El domingo me rebané la punta del dedo índice de la mano izquierda. Un corte poco profundo, pero lacerante. Desde ese momento me lamenté al escribir en el teclado, al enjuarme la cabeza, sufrí para llevarle la mochila a mi hija, para subirme el cierre del pantalón, para frenar con la bicicleta. Hace días que veo estrellas de dolor en mis pequeños actos cotidianos.
Entonces se me vino a la cabeza
Bruce Willis, más precisamente su personaje inoxidable de John McClane en
Duro de matar. El tipo recibía trompadas, balazos en los hombros, caídas y raspones innumerables como si nada. Así, seguía firme y sin un “ayayay” que delatara su humanidad. Me sentí un pelele.

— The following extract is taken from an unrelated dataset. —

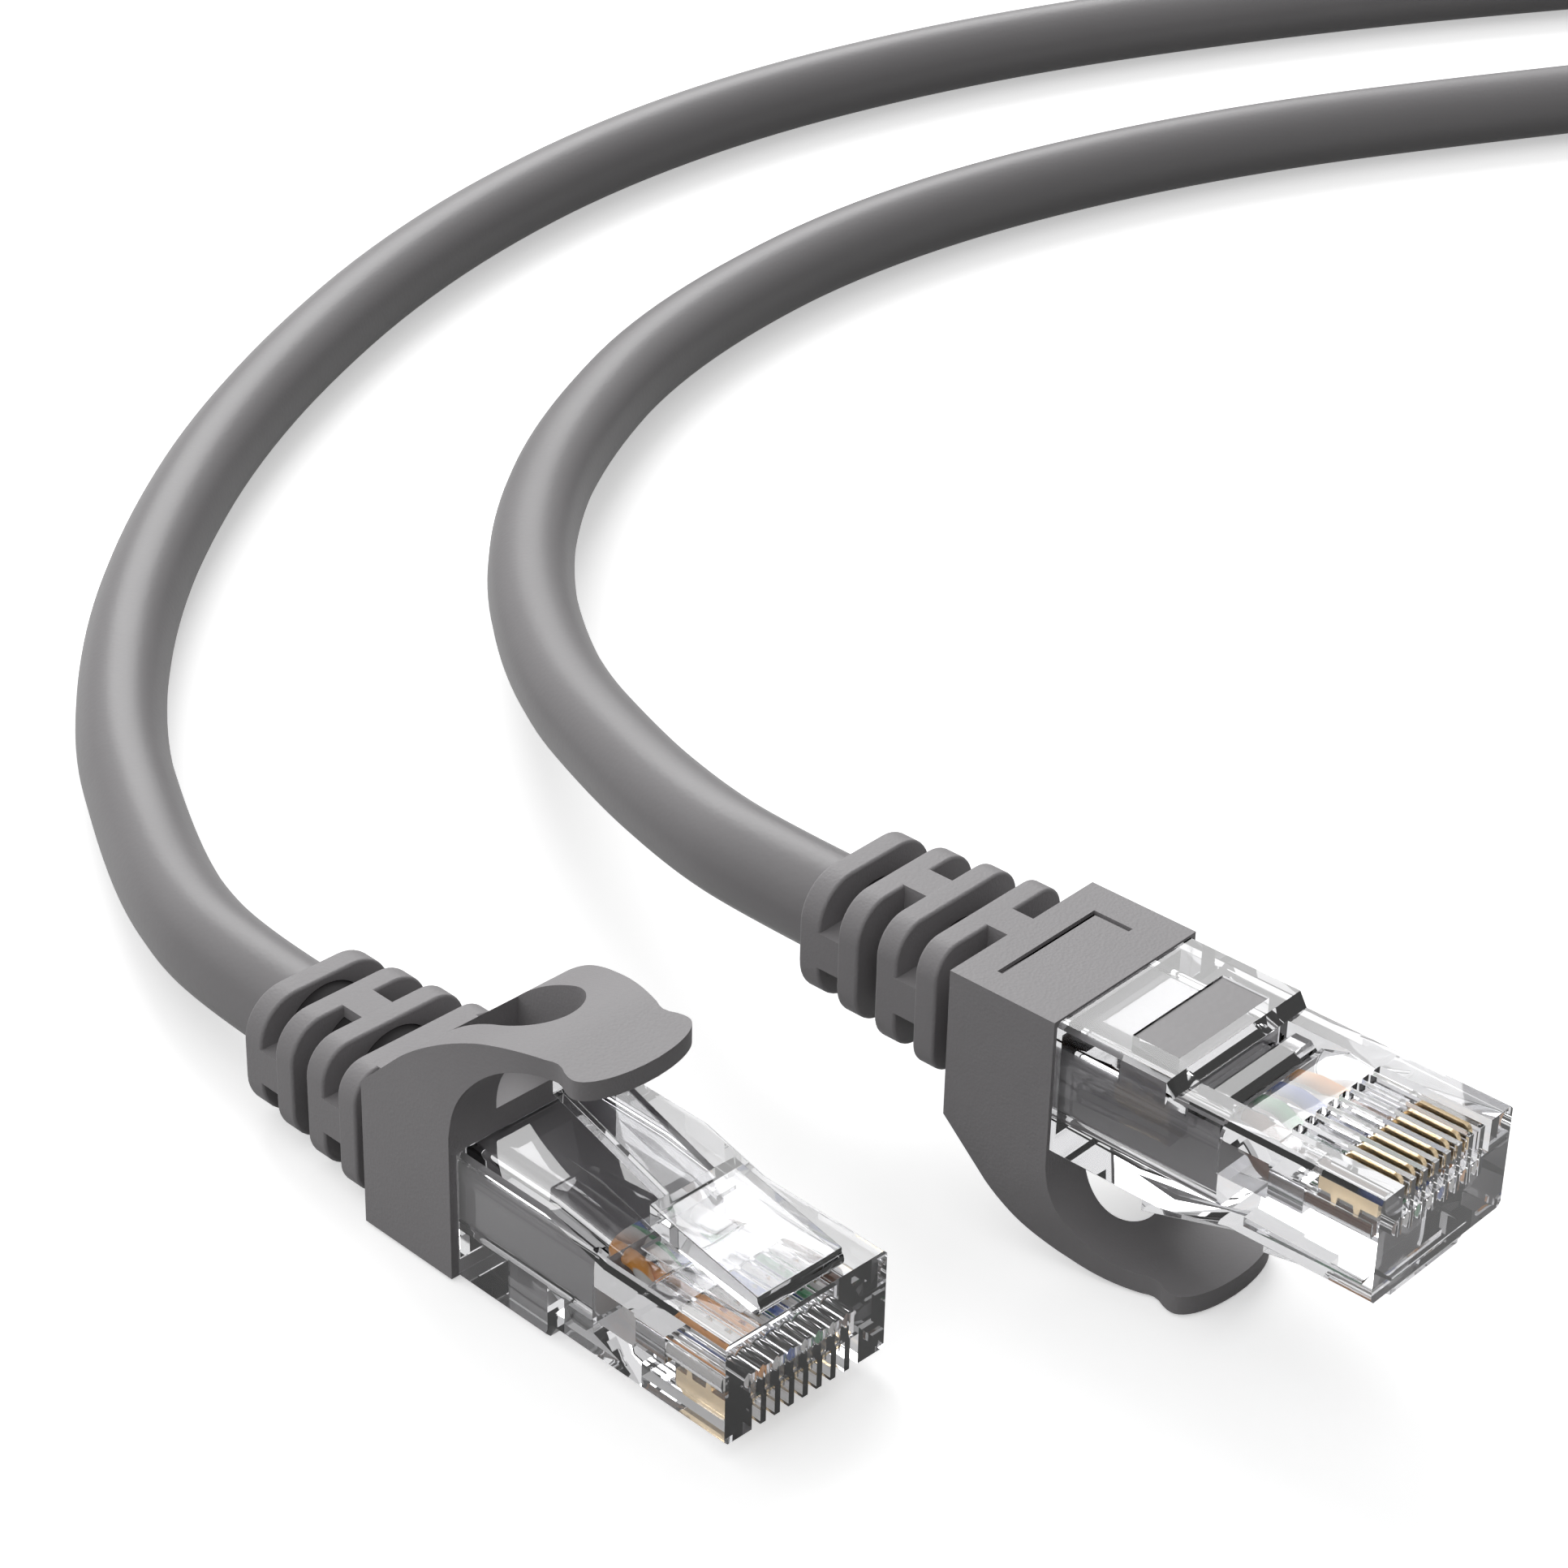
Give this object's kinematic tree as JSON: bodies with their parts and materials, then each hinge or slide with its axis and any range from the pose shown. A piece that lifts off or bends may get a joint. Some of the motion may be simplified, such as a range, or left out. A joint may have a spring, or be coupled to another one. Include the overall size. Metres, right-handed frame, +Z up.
{
  "type": "ethernet patch cable",
  "caption": "Grey network patch cable with a clear modular plug, ribbed boot and snag guard hook at each end; latches and hooks flex.",
  "frame": {"origin": "centre of plug A's footprint on the surface it lies on", "axes": "+X along plug A towards its nose, +Y across it, +Z up; plug B lies beside it at positive Y with its contacts up"},
  "size_m": [0.1585, 0.2914, 0.0162],
  "materials": {
    "clear_housing": "clear polycarbonate, moulded smooth",
    "clear_latch": "clear polycarbonate, moulded smooth",
    "clear_bar": "clear polycarbonate",
    "clear_clamp": "clear polycarbonate",
    "contact_gold": "gold plated, polished",
    "jacket_grey": "satin extruded PVC",
    "boot_grey": "fine grained moulded PVC",
    "tie_black": "matt",
    "wire_white_orange": "polished insulation",
    "wire_orange": "polished insulation",
    "wire_white_green": "polished insulation",
    "wire_blue": "polished insulation",
    "wire_white_blue": "polished insulation",
    "wire_green": "polished insulation",
    "wire_white_brown": "polished insulation",
    "wire_brown": "polished insulation"
  },
  "bodies": {
    "cord_body": {"plug_a_housing": "clear_housing", "plug_a_contacts": "contact_gold", "plug_a_load_bar": "clear_bar", "plug_a_jacket_clamp": "clear_clamp", "plug_a_jacket_end": "jacket_grey", "plug_a_boot": "boot_grey", "plug_a_wire_white_orange": "wire_white_orange", "plug_a_wire_orange": "wire_orange", "plug_a_wire_white_green": "wire_white_green", "plug_a_wire_blue": "wire_blue", "plug_a_wire_white_blue": "wire_white_blue", "plug_a_wire_green": "wire_green", "plug_a_wire_white_brown": "wire_white_brown", "plug_a_wire_brown": "wire_brown", "plug_b_housing": "clear_housing", "plug_b_contacts": "contact_gold", "plug_b_load_bar": "clear_bar", "plug_b_jacket_clamp": "clear_clamp", "plug_b_jacket_end": "jacket_grey", "plug_b_boot": "boot_grey", "plug_b_wire_white_orange": "wire_white_orange", "plug_b_wire_orange": "wire_orange", "plug_b_wire_white_green": "wire_white_green", "plug_b_wire_blue": "wire_blue", "plug_b_wire_white_blue": "wire_white_blue", "plug_b_wire_green": "wire_green", "plug_b_wire_white_brown": "wire_white_brown", "plug_b_wire_brown": "wire_brown", "cord_stretch_a": "jacket_grey", "cord_coil": "jacket_grey", "cord_stretch_b": "jacket_grey", "coil_ties": "tie_black"},
    "hook_a": {"plug_a_hook": "boot_grey"},
    "latch_a": {"plug_a_latch": "clear_latch"},
    "hook_b": {"plug_b_hook": "boot_grey"},
    "latch_b": {"plug_b_latch": "clear_latch"}
  },
  "joints": [
    {"name": "hook_a_flex", "type": "hinge", "parent": "cord_body", "child": "hook_a", "pos_m": [-0.00315, 0, 0.0101], "axis": [0, 1, 0], "range_deg": [0, 24], "stiffness_Nm_per_rad": 0.08},
    {"name": "latch_a_flex", "type": "hinge", "parent": "cord_body", "child": "latch_a", "pos_m": [0.01915, 0, 0.00805], "axis": [0, -1, 0], "range_deg": [0, 9]},
    {"name": "hook_b_flex", "type": "hinge", "parent": "cord_body", "child": "hook_b", "pos_m": [0.01768, 0.02377, 0.0061], "axis": [0.0529, -0.9986, 0], "range_deg": [0, 24], "stiffness_Nm_per_rad": 0.08},
    {"name": "latch_b_flex", "type": "hinge", "parent": "cord_body", "child": "latch_b", "pos_m": [0.03995, 0.02495, 0.00815], "axis": [-0.0529, 0.9986, 0], "range_deg": [0, 9]}
  ],
  "couplings": [
    {"joint": "latch_a_flex", "follows": "hook_a_flex", "ratio": 0.375},
    {"joint": "latch_b_flex", "follows": "hook_b_flex", "ratio": 0.375}
  ]
}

Cuando era chico y salía del cine luego de ver una del otro Bruce,
Bruce Lee, en el traspaso de la oscuridad de la sala a las luces de la tarde en la calle me creía, por un instante, el mejor de los karatecas. Entonces tiraba patadas a lo loco hasta que un correctivo materno me devolvía a mis tiernos y debiluchos 7 años.
Es que las ficciones se nos inoculan como si fueran analgésicos de efecto rápido, pero que pierden eficacia a la primera zancadilla de la realidad. ¡Ay! Yo no me las vuelvo a creer nunca más.